Apr 28, 2020 08:28 PM

Exclusive: PBOC Money Laundering Fines Soar

The People's Bank of China headquarters in Beijing on March 28.
The People's Bank of China headquarters in Beijing on March 28.

Financial institutions that fail to effectively guard against money laundering have been hit with a surge in fines after China’s central bank changed the way it calculates the punishments.

The People’s Bank of China (PBOC) handed down nearly four times more fines in the first quarter of 2020 than it did over the same period last year, according to a report from (link in Chinese) a Shanghai-based consultancy. The PBOC penalized 93 institutions and their staff a total of 183 million yuan ($25.9 million) for violations of money laundering regulations in the January-to-March period.

Until recently, many rule breakers would only have to pay a few hundred thousand yuan for money laundering violations, a practice derided by critics who said the penalties were not serious enough to act as an effective deterrent. In all of 2018, the PBOC doled out penalties totaling 189.3 million yuan for money laundering violations, roughly the same amount they doled out in the first quarter of this year.

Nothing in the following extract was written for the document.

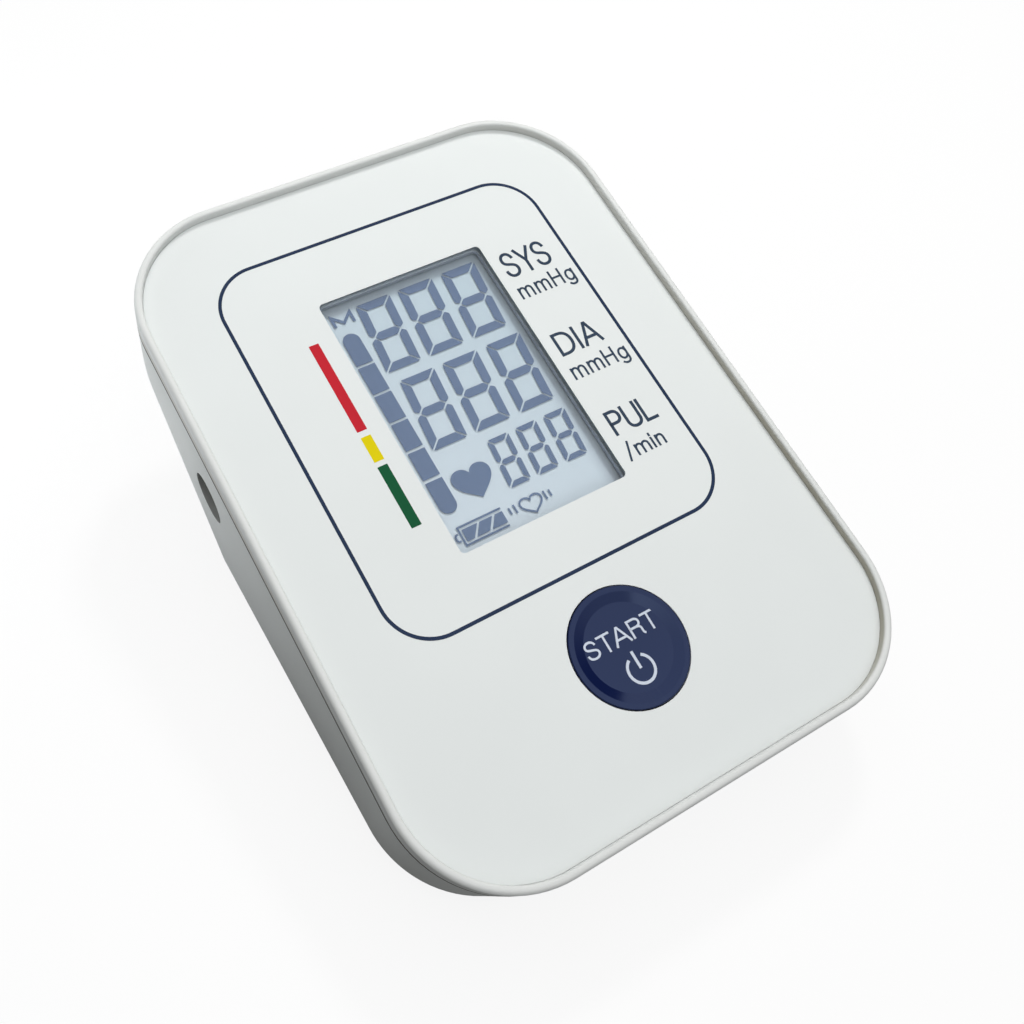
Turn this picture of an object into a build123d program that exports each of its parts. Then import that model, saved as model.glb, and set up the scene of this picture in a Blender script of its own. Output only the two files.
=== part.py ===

Since the beginning of 2020, the PBOC has imposed four fines of over 10 million yuan, including the biggest fine on record, a 61.2 million yuan penalty against payment services provider Shenzhen RYX Infotech Co. Ltd. imposed by the PBOC’s Shenzhen branch.

The reason some institutions have faced such large fines is that the PBOC now calculates fines based on how many times a given institution has violated regulations, according to a written response to Caixin questions on Thursday. The change also means institutions will be fined more than once if they violate several rules at a time, accumulating escalating penalties.

Under the anti-money laundering law in China, rule violations carry a maximum one-off fine of 5 million yuan for a financial institution, and before the change, an institution would only receive one fine at a time regardless of how many rules they had broken.

RYX was punished because it had failed to set up a risk management mechanism to guard against money laundering, failed to properly perform required customer identification checks, and failed to report large suspicious transactions, according to a statement (link in Chinese) by the PBOC’s Shenzhen branch. The company was also accused of conducting transactions with unidentified customers.

RYX racked up some of the fine due to its transactions with illegal websites, sources with the knowledge of the matter told Caixin. Under the new calculation method, if a company is involved in transactions with 100 illegal websites, it would face a stack of 100 penalties.

China’s central bank has ramped up its fight against money laundering since 2018.